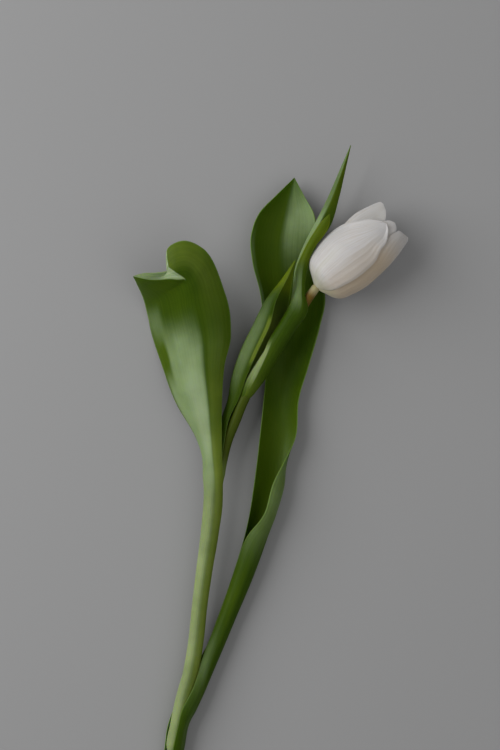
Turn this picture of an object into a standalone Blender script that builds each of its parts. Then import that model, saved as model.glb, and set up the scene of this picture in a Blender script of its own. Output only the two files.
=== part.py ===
"""A cut white tulip lying on a flat surface: its stem, five leaves and half-open flower.

Metres, +Z up. The tulip lies on the plane z = 0 with its stem along +Y and its flower at +Y, and the
origin is at the bottom centre of its box. Lengths below are in millimetres, angles in degrees.
"""
import math

import bmesh
import bpy
import numpy as np
from mathutils import Vector

MM = 0.001
GAP = 0.3                     # clearance between the flower's pieces
SHEATH_ROOM = 0.5             # clearance between the stem and the sheath of a leaf
OUTER_ROOM = 1.85             # the same for a sheath that goes round another sheath
LEAF_THICKNESS = 0.7
PETAL_THICKNESS = 0.62
ROWS_PER_STATION = 2          # mesh rows between two stations of a leaf
HALF_COLUMNS = 4              # mesh columns from a leaf's keel to its margin
PETAL_ROWS, PETAL_COLUMNS = 13, 12

# The stem: the axis from the cut end to the flower, and its radius beside each point.
STEM_AXIS = [
    (-57, -177, 3.27), (-55.2, -168, 4.9), (-53, -154.5, 6.3), (-49, -132.5, 7.8), (-44, -113.5, 8.6),
    (-40.5, -92, 9.2), (-39, -77, 9.6), (-35.5, -53, 10.4), (-32, -28, 11.3), (-30, -14, 11.9),
    (-27.5, -0.5, 12.5), (-23.5, 16, 13.3), (-19, 27, 13.9), (-14.5, 38, 14.5), (-10.2, 46, 14.9),
    (-3, 57.5, 15.6), (4.5, 69, 16.3), (12, 80, 16.9), (18.8, 90.5, 17.4), (22.5, 96, 17.5),
    (25.3, 99.8, 17.5),
]
STEM_RADII = [
    3.3, 3.25, 3.2, 3.2, 3.15, 3.15, 3.15, 3.1, 3.1, 3.1, 3.07, 3.05, 3.0, 2.95, 2.95,
    2.9, 2.85, 2.75, 2.6, 2.5, 2.4,
]
STEM_POINTS = 37
STEM_BEVEL_RESOLUTION = 2     # gives the stem 8 sides
RECEPTACLE = (1.95, 4.5)      # radius and height of the peg that carries the petals

# The flower: a cup turned about an axis that lies flat and points up and to the right.
BUD_BASE = (25.3, 99.8, 17.5)
BUD_HEADING = 40.0
BUD_PROFILE = [               # (height above the base, outer radius)
    (0.3, 2.5), (1.2, 4.6), (2.7, 8), (3.9, 10.5), (6.6, 13.5), (13.2, 15.9), (20.9, 17.4),
    (30.8, 17.3), (39.6, 16.6), (48.4, 15), (53.9, 13.6), (59.5, 11.6),
]
POINTED = [(0, 1), (0.1, 1.02), (0.22, 1), (0.56, 1), (0.69, 0.87), (0.79, 0.63), (0.9, 0.45),
           (0.945, 0.3), (0.975, 0.18), (1, 0.03)]
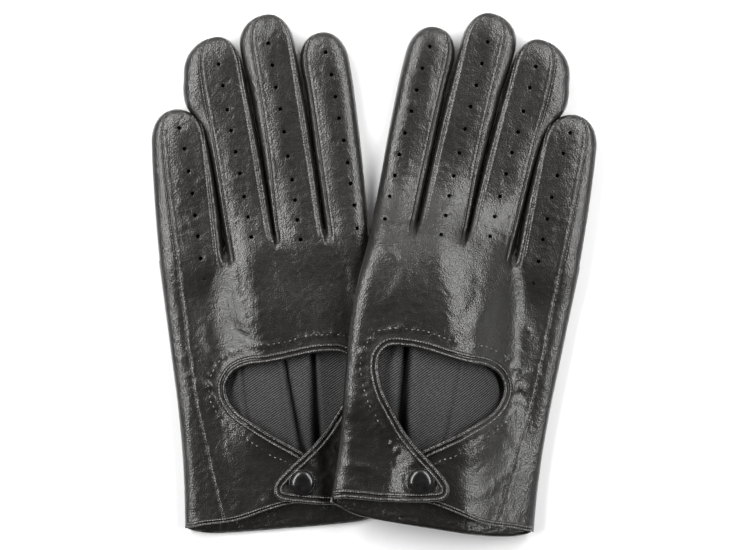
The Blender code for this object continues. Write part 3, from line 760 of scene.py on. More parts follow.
★ ★ ★ ★ ★ ★ ★
*TASK OBJECTIVE*. Write out every entry verbatim.

*RESPONSE FOR THIS EXERCISE*.
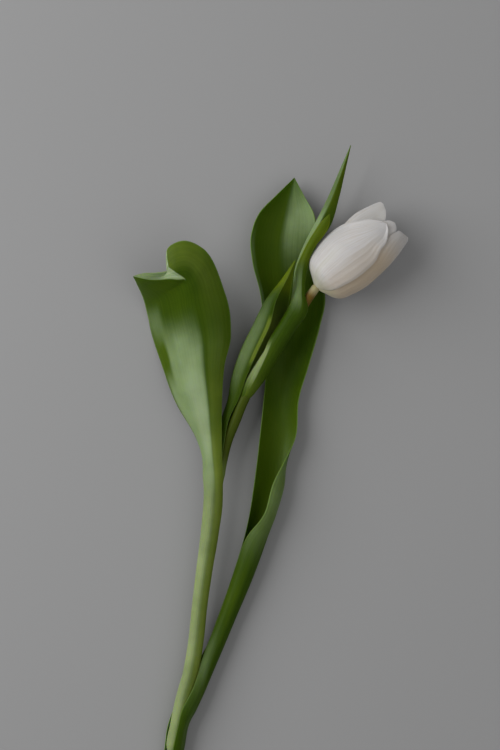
Turn this picture of an object into a standalone Blender script that builds each of its parts. Then import that model, saved as model.glb, and set up the scene of this picture in a Blender script of its own. Output only the two files.
=== part.py ===
"""A cut white tulip lying on a flat surface: its stem, five leaves and half-open flower.

Metres, +Z up. The tulip lies on the plane z = 0 with its stem along +Y and its flower at +Y, and the
origin is at the bottom centre of its box. Lengths below are in millimetres, angles in degrees.
"""
import math

import bmesh
import bpy
import numpy as np
from mathutils import Vector

MM = 0.001
GAP = 0.3                     # clearance between the flower's pieces
SHEATH_ROOM = 0.5             # clearance between the stem and the sheath of a leaf
OUTER_ROOM = 1.85             # the same for a sheath that goes round another sheath
LEAF_THICKNESS = 0.7
PETAL_THICKNESS = 0.62
ROWS_PER_STATION = 2          # mesh rows between two stations of a leaf
HALF_COLUMNS = 4              # mesh columns from a leaf's keel to its margin
PETAL_ROWS, PETAL_COLUMNS = 13, 12

# The stem: the axis from the cut end to the flower, and its radius beside each point.
STEM_AXIS = [
    (-57, -177, 3.27), (-55.2, -168, 4.9), (-53, -154.5, 6.3), (-49, -132.5, 7.8), (-44, -113.5, 8.6),
    (-40.5, -92, 9.2), (-39, -77, 9.6), (-35.5, -53, 10.4), (-32, -28, 11.3), (-30, -14, 11.9),
    (-27.5, -0.5, 12.5), (-23.5, 16, 13.3), (-19, 27, 13.9), (-14.5, 38, 14.5), (-10.2, 46, 14.9),
    (-3, 57.5, 15.6), (4.5, 69, 16.3), (12, 80, 16.9), (18.8, 90.5, 17.4), (22.5, 96, 17.5),
    (25.3, 99.8, 17.5),
]
STEM_RADII = [
    3.3, 3.25, 3.2, 3.2, 3.15, 3.15, 3.15, 3.1, 3.1, 3.1, 3.07, 3.05, 3.0, 2.95, 2.95,
    2.9, 2.85, 2.75, 2.6, 2.5, 2.4,
]
STEM_POINTS = 37
STEM_BEVEL_RESOLUTION = 2     # gives the stem 8 sides
RECEPTACLE = (1.95, 4.5)      # radius and height of the peg that carries the petals

# The flower: a cup turned about an axis that lies flat and points up and to the right.
BUD_BASE = (25.3, 99.8, 17.5)
BUD_HEADING = 40.0
BUD_PROFILE = [               # (height above the base, outer radius)
    (0.3, 2.5), (1.2, 4.6), (2.7, 8), (3.9, 10.5), (6.6, 13.5), (13.2, 15.9), (20.9, 17.4),
    (30.8, 17.3), (39.6, 16.6), (48.4, 15), (53.9, 13.6), (59.5, 11.6),
]
POINTED = [(0, 1), (0.1, 1.02), (0.22, 1), (0.56, 1), (0.69, 0.87), (0.79, 0.63), (0.9, 0.45),
           (0.945, 0.3), (0.975, 0.18), (1, 0.03)]
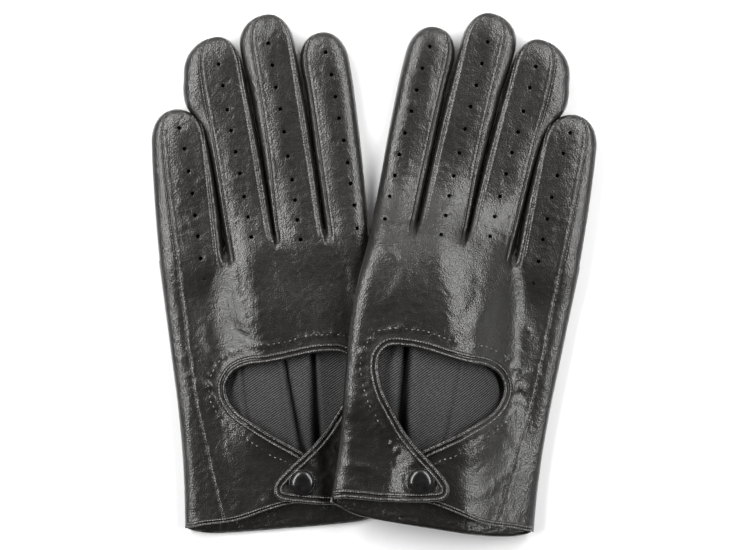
The Blender code for this object continues. Write part 3, from line 760 of scene.py on. More parts follow.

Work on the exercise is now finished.